Greene ist eine von vier republikanischen Abgeordneten, die die Veröffentlichung sämtlicher Informationen über Epstein fordern, die sich in den Händen der Regierung befinden. Viele vermuten darin die Namen einer ganzen Reihe von Prominenten und Politikern, die über viele Jahre am systematischen Missbrauch Minderjähriger beteiligt gewesen sein sollen. Greene unterzeichnete eine Initiative, damit das Repräsentantenhaus über einen entsprechenden Beschluss abstimmen muss. Dies wird womöglich schon am heutigen Dienstag Ortszeit in Washington geschehen.

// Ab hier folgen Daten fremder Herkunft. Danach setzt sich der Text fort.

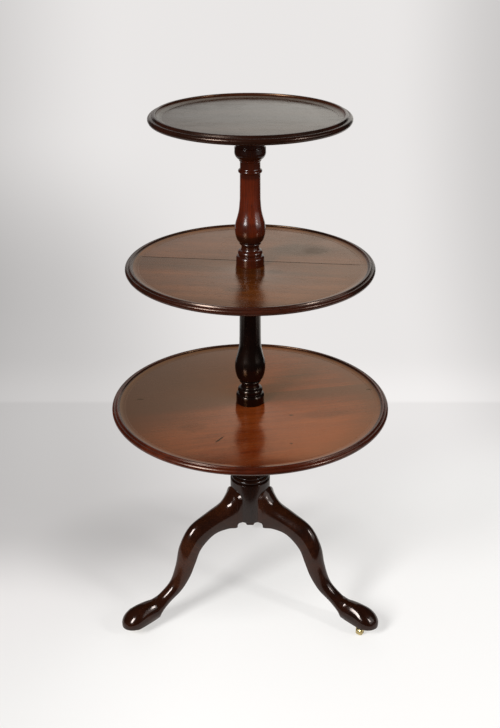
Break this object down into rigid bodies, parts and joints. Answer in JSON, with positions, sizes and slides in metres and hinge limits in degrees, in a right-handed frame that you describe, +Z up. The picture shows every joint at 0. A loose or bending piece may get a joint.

"Niemand interessiert sich für sie"
Trump hatte sich bis zuletzt gegen die Abstimmung gewehrt. Als klar war, dass er sie nicht mehr verhindern konnte, machte er eine Kehrtwende, befürwortete die Abstimmung und kündigte zudem an, den Beschluss zu unterschreiben, falls der Senat ebenfalls zustimmen sollte. Es ist das erste Mal seit seiner Vereidigung, dass sich der Präsident dem Druck aus dem Kongress beugt und nicht umgekehrt.
Für diesen Druck ist Greene mitverantwortlich, und Trump gefällt deren Sonderkurs gar nicht. "Niemand interessiert sich für sie", polterte er zuletzt über "Marjorie Traitor Greene" (Marjorie Verräterin Greene); er könne nicht konstant Anrufe "einer pöbelnden Wahnsinnigen" entgegennehmen. Alles, was Greene tue, sei, sich zu "BESCHWEREN, BESCHWEREN, BESCHWEREN", schrie er seinen Lesern bei Truth Social entgegen. Er entzog ihr zudem seine Unterstützung für die kommende Kongresswahl und schimpfte, sie sei "sehr weit nach links gerückt". Er werde bei den Vorwahlen einen möglichen Konkurrenten unterstützen.
Damit bringt er nicht nur Greenes Mandat in Gefahr, sondern sendet auch ein Signal in den Kongress: Egal, wie sehr ihr mich in der Vergangenheit unterstützt habt, ich dulde keine Abweichler. Sollte Greene diese Attacken Trumps politisch überleben, wird sie sich tatsächlich emanzipiert haben - und ihr stünden nach der Wahl 2026 einige neue Türen offen.